Real, tangible value. But prediction has edges.
It works when the future resembles the past, when there is enough quality data, when the problem has a clear right answer, and when the context is stable and well-defined.
When those conditions break down, so does the prediction. For creative work, those conditions break down constantly.
The ambiguity problem.
Many of the things that matter most in creative work are not prediction problems. They are ambiguity problems.
- What should this brand feel like?
- Is this essay saying something true?
- What does this community actually need?
- Should we take this project in a new direction?

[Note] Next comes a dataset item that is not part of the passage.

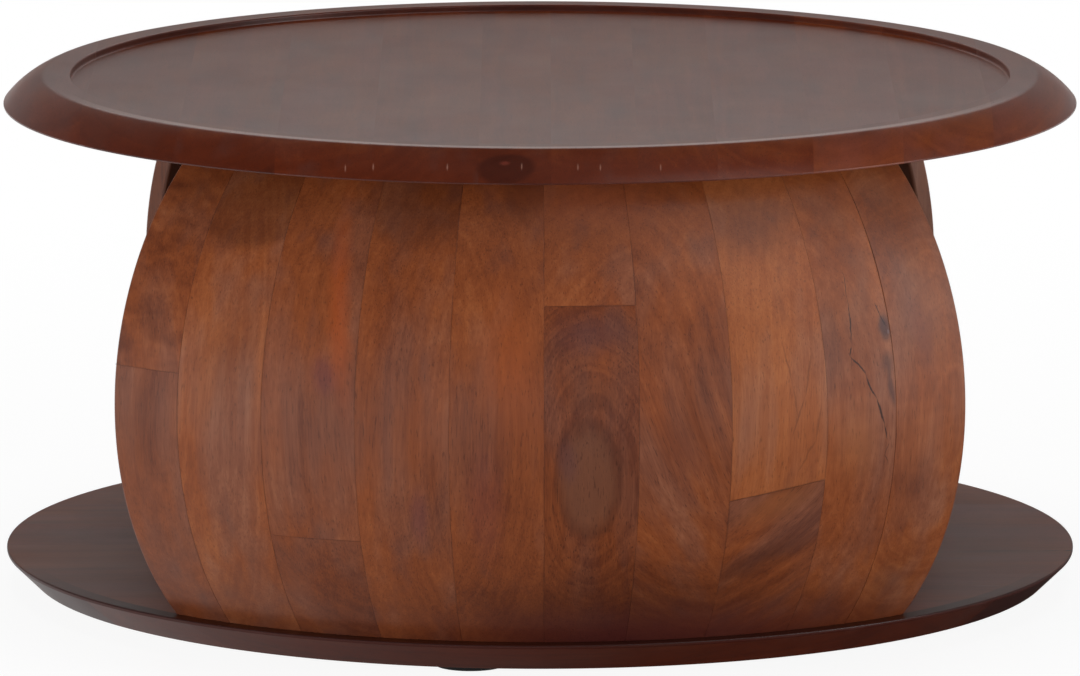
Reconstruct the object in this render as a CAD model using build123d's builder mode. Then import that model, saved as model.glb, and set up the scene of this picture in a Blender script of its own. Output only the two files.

These questions don't have answers hiding in past data. They require judgment, interpretation, and taste.
Prediction vs.
ambiguity reduction.
| Prediction | Ambiguity reduction | |
|---|---|---|
| Input | Data from the past | Uncertainty about the present or future |
| Method | Pattern matching at scale | Framing, interpretation, conversation |
| Output | A guess, with a confidence score | A clearer understanding of what matters |
| Who does it well | Machines | Humans |
| Risk | Wrong answer | Wrong question |
A key distinction.
Prediction asks: given what has happened, what will happen next?
Ambiguity reduction asks: what is actually going on, and what should we do about it?
AI is exceptional at the first. It is, at best, a thinking partner for the second. Knowing which one you're facing is the skill.